● **WHAT YOU HAVE TO DO**
List, from the lines below, each one with "object" in it.

● **SUPPLIED RECORDS**
(begin)

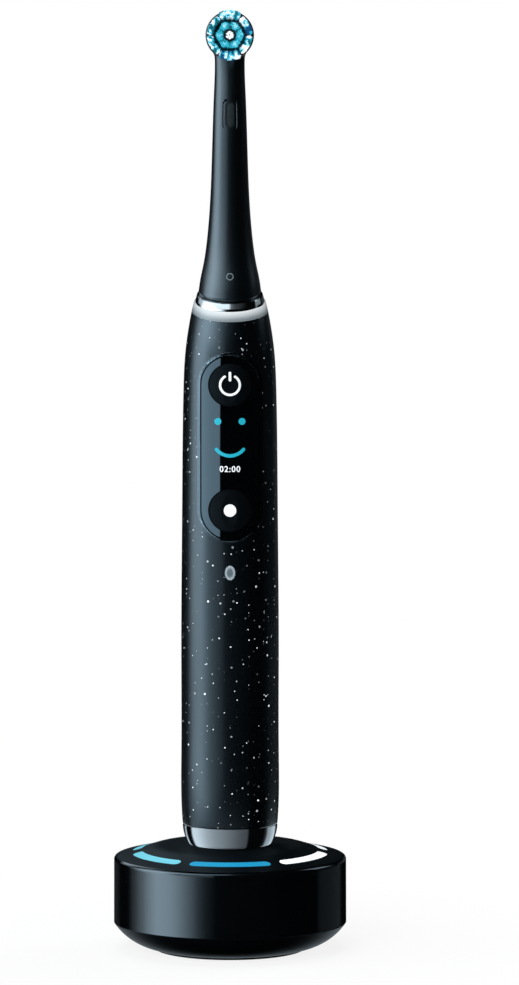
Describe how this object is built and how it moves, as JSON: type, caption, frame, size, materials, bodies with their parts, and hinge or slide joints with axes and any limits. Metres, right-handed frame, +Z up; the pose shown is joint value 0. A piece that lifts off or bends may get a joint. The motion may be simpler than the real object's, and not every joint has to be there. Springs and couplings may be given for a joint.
{
  "type": "electric toothbrush on charger",
  "caption": "Slim rechargeable toothbrush with a round oscillating head, standing on a round charging base with a lit ring of segments.",
  "frame": {"origin": "centre of the charging base's underside, on the table", "axes": "+Z up along the brush, the bristles and buttons face -Y, +X to the viewer's right"},
  "size_m": [0.0694, 0.0694, 0.2789],
  "materials": {
    "charger_gloss": "gloss moulded black plastic",
    "charger_under": "satin moulded black plastic",
    "foot_rubber": "matt black rubber",
    "light_blue": "lit translucent plastic, blue",
    "light_cyan": "lit translucent plastic, pale cyan",
    "light_white": "lit translucent plastic, white",
    "circuit_board": "green circuit board",
    "lamp": "small lamps",
    "ferrite": "dark sintered ferrite",
    "copper": "enamelled copper winding",
    "contact_metal": "plated contact metal",
    "steel": "plain steel",
    "magnet": "nickel plated magnet",
    "cell_wrap": "wrapped rechargeable cell",
    "handle_black": "satin black lacquer with fine pale speckles",
    "face_gloss": "gloss black window",
    "rim_gloss": "gloss black frame",
    "button_black": "matt black button",
    "lens_grey": "smoked lens",
    "silver_ring": "satin silver",
    "chrome_ring": "mirror chrome",
    "neck_glow": "translucent white light ring",
    "seal_rubber": "soft black rubber",
    "frame_grey": "grey moulded frame",
    "bearing_white": "white bearing plastic",
    "display_glass": "display module",
    "head_black": "satin black plastic",
    "insert_grey": "grey moulded plastic",
    "tuft_white": "white nylon bristles",
    "tuft_cyan": "cyan nylon bristles",
    "tuft_mixed": "white, cyan and blue nylon bristles"
  },
  "bodies": {
    "charger": {"charger_base": "charger_under", "charger_cover": "charger_gloss", "foot_ring": "foot_rubber", "base_light_front": "light_blue", "base_light_front_right": "light_white", "base_light_back_right": "light_white", "base_light_back": "light_white", "base_light_back_left": "light_cyan", "base_light_front_left": "light_cyan", "light_board": "circuit_board", "base_leds": "lamp", "charger_board": "circuit_board", "primary_core": "ferrite", "primary_coil": "copper", "power_inlet": "charger_under", "inlet_pins": "contact_metal", "base_screws": "steel"},
    "handle": {"base_cap": "charger_under", "base_seal": "seal_rubber", "receiver_coil": "copper", "receiver_core": "ferrite", "bottom_ring": "silver_ring", "handle_shell": "handle_black", "faceplate_rim": "rim_gloss", "faceplate": "face_gloss", "status_lens": "lens_grey", "power_dome": "seal_rubber", "mode_dome": "seal_rubber", "button_switches": "steel", "display": "display_glass", "main_board": "circuit_board", "chassis": "frame_grey", "battery": "cell_wrap", "motor_case": "steel", "motor_cap": "steel", "stator_coils": "copper", "lower_flexure": "steel", "upper_flexure": "steel", "neck_spigot": "head_black", "shaft_seal": "seal_rubber", "shaft_bearing": "bearing_white", "neck_lamps": "lamp", "neck_light_ring": "neck_glow", "chrome_ring": "chrome_ring"},
    "power_button": {"power_button": "button_black"},
    "mode_button": {"mode_button": "button_black"},
    "drive_shaft": {"drive_shaft": "steel", "armature_magnets": "magnet"},
    "brush_head": {"head_shell": "head_black", "head_insert": "insert_grey", "rod_guide": "bearing_white", "pivot_axle": "steel"},
    "drive_rod": {"drive_rod": "insert_grey"},
    "bristle_disc": {"bristle_disc": "head_black", "centre_tuft": "tuft_white", "inner_tufts": "tuft_cyan", "outer_tufts": "tuft_mixed"}
  },
  "joints": [
    {"name": "handle_lift", "type": "slide", "parent": "charger", "child": "handle", "axis": [0, 0, 1], "range_m": [0, 0.04]},
    {"name": "head_pull", "type": "slide", "parent": "handle", "child": "brush_head", "axis": [0, 0, 1], "range_m": [0, 0.035]},
    {"name": "power_press", "type": "slide", "parent": "handle", "child": "power_button", "axis": [0, 1, 0], "range_m": [0, 0.0005], "stiffness_N_per_m": 3000, "deforming": ["power_dome"]},
    {"name": "mode_press", "type": "slide", "parent": "handle", "child": "mode_button", "axis": [0, 1, 0], "range_m": [0, 0.0005], "stiffness_N_per_m": 3000, "deforming": ["mode_dome"]},
    {"name": "shaft_drive", "type": "slide", "parent": "handle", "child": "drive_shaft", "axis": [0, 0, 1], "range_m": [-0.0009, 0.0009], "stiffness_N_per_m": 7000, "deforming": ["lower_flexure", "upper_flexure"]},
    {"name": "rod_drive", "type": "slide", "parent": "brush_head", "child": "drive_rod", "axis": [0, 0, 1], "range_m": [-0.0009, 0.0009]},
    {"name": "disc_swing", "type": "hinge", "parent": "brush_head", "child": "bristle_disc", "pos_m": [0, 0, 0.2718], "axis": [0, 1, 0], "range_deg": [-14.37, 14.37]}
  ],
  "couplings": [
    {"joint": "rod_drive", "follows": "shaft_drive", "ratio": 1},
    {"joint": "disc_swing", "follows": "shaft_drive", "rad_per_m": -277.78}
  ]
}
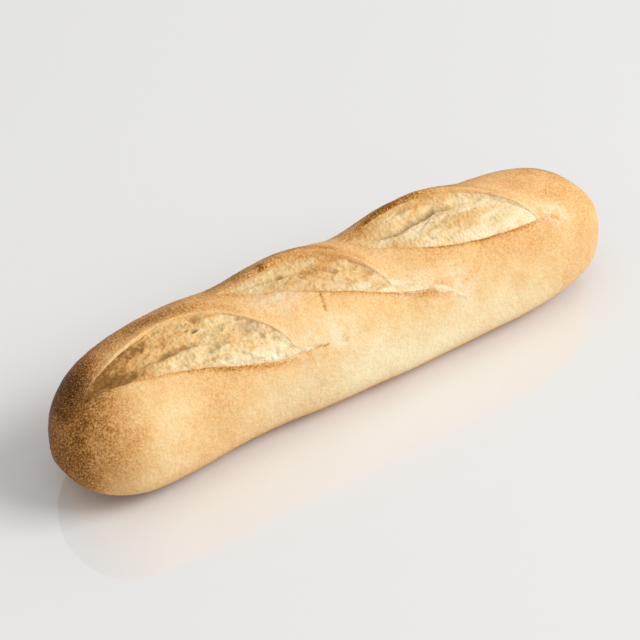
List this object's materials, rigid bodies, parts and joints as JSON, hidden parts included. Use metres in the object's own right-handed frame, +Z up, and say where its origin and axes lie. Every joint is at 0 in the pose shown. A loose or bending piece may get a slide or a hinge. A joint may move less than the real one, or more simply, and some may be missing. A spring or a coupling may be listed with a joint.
{
  "type": "baguette",
  "caption": "Short crusty baguette with blunt round ends, a flat base and diagonal slashes that open into raised ears over pale torn crumb",
  "frame": {"origin": "centre of the loaf's length and width, on the plane it rests on", "axes": "+X runs along the loaf, +Z is up, and -Y is the side that the slashes open towards"},
  "size_m": [0.26, 0.0584, 0.0549],
  "materials": {
    "crust": "matte baked crust"
  },
  "bodies": {
    "root": {"loaf": "crust"}
  },
  "joints": []
}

(end)

● **THE RESULT**
Describe how this object is built and how it moves, as JSON: type, caption, frame, size, materials, bodies with their parts, and hinge or slide joints with axes and any limits. Metres, right-handed frame, +Z up; the pose shown is joint value 0. A piece that lifts off or bends may get a joint. The motion may be simpler than the real object's, and not every joint has to be there. Springs and couplings may be given for a joint.
List this object's materials, rigid bodies, parts and joints as JSON, hidden parts included. Use metres in the object's own right-handed frame, +Z up, and say where its origin and axes lie. Every joint is at 0 in the pose shown. A loose or bending piece may get a slide or a hinge. A joint may move less than the real one, or more simply, and some may be missing. A spring or a coupling may be listed with a joint.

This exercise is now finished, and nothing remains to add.